Por fim, é preciso citar as condições estabelecidas para a disponibilização de passagem gratuita ou reduzida para os migrantes que escolhessem o Brasil como destino. Esse tipo de subsídio foi amplamente utilizado no país, seja pelo governo federal ou pelos governos estaduais, como estratégia para atrair mão de obra estrangeira. Muitas vezes, a exigência para a concessão do subsídio repousava em famílias com certo número de membros com determinadas idades. Mais do que isso, o desejo era por famílias de agricultores. Em alguns casos, as pessoas que ansiavam por migrar ao Brasil e não se enquadravam nessas categorias tentavam burlar o sistema para conseguir uma passagem gratuita ou, pelo menos, mais barata. Com esse intuito, muitos migrantes se indicavam como agricultores, quando na verdade exerciam outras profissões em seus países de origem; daí também a produção de passaportes falsos, principalmente de pessoas que não constituíam famílias, mas planejavam parecer uma.

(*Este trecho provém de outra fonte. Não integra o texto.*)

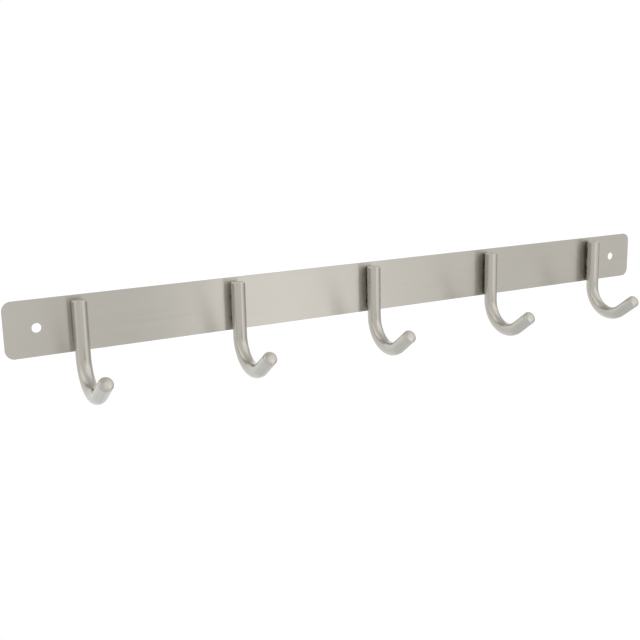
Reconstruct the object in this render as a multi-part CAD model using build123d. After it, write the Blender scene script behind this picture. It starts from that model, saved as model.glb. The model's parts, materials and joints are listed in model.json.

A partir desses tópicos, a ideia de que o Brasil foi um país de portas abertas durante a "Grande Imigração", onde todo mundo era bem-vindo, se desmantela. Aliás, será que o Brasil foi, em algum período de sua história, um país de portas abertas? Essa é uma das reflexões pretendidas por essa série.
Referências bibliográficas
[1] Decreto nº 528, 28 de junho de 1890. Disponível em: https://www2.camara.leg.br/legin/fed/decret/1824-1899/decreto-528-28-junho-1890-506935-publicacaooriginal-1-pe.html.
[2] FRAZÃO, M. Samira. Política (i)migratória brasileira e a construção de um perfil de imigrante desejado: lugar de memória e impasses. Antíteses, v. 10, n. 20, p. 1103-1128, jun./dez. 2017.
[3] Idem.
[4] SCHWARCZ, Lilia. A redenção de Cam. 2020 (6m41s). Disponível em: https://www.youtube.com/watch?v=v3mtwEoBZJM. Acesso em 14/10/2020.
[5] Lei nº 97, 5 de outubro de 1892. Disponível em: https://www2.camara.leg.br/legin/fed/lei/1824-1899/lei-97-5-outubro-1892-541345-publicacaooriginal-44841-pl.html#:~:text=Art.,para%20trabalhos%20de%20qualquer%20industria.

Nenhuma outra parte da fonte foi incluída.